Quieter, lighter, and low-power are the new fast.

theoretical vs practical

[perlchild]

And here I thought Moore's Law applied to the top of the line chip designs, from manufacturers, not units sold...

Not that they automatically are incompatible, but Moore's law seemed to pace "research" a lot better than market, ever since I first heard of it...

The low-cost laptop units are among the first units I've seen to approach what customers really want, as opposed to what manufacturers want... Meaning the olpc won't be "necessarily" obsolescent in a year... And even if it was, people would(wisely, I might add) refuse to pay another 100$ next year...
Which isn't to say bundling a low-cost laptop, with say, internet service(as I've heard bandied about) might not work...

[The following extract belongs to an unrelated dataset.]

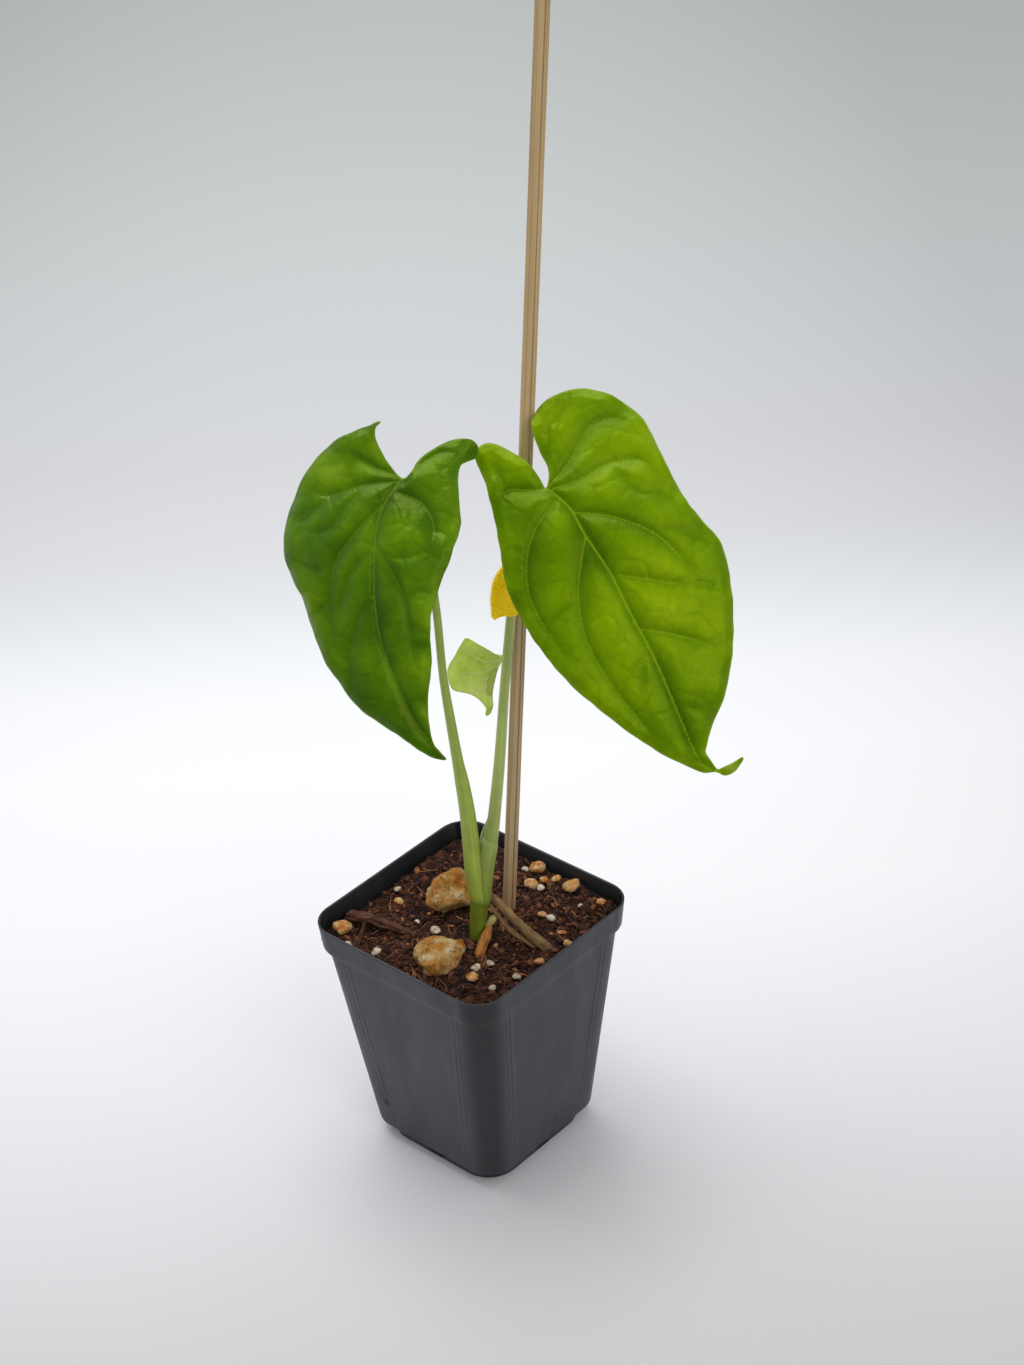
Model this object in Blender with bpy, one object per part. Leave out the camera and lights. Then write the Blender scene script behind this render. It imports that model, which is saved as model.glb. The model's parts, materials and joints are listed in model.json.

Re:somebody doesn't understand Moore's Law

[HardCase]

Processor speed limits come from heat generated by switching speeds, combined with heat from leakage current. Improved transistor density actually improves the heat generated by switching, but has to be balanced against the increased leakage current from a smaller lithography process.

Yes, that's true, but do not discount the effects of die capacitance. Each transistor presents a load to the signal, each interconnect presents a time delay and when you put them together, you have to overcome the problem of the edge rate of the signal either slowing down and failing to meet voltage margins or overshooting the voltage margins and damaging the transistors. The compromise must also meet the logic's setup and hold requirements and the interconnect has to be sufficiently short for the signal to transit in less than one bit period.

Heat is easy to deal with. Bigger heat sinks, more air flow. Moving signals from one side of the die to the other...that's hard. Parasitic capacitance, inductance and resistance make it harder.

Now, if you really want to make it hard, try moving those signals from the CPU to the memory controller, then out to the memory modules. If you thought that getting a high speed digital signal across a centimeter of silicon was hard, try moving it across six inches of PCB.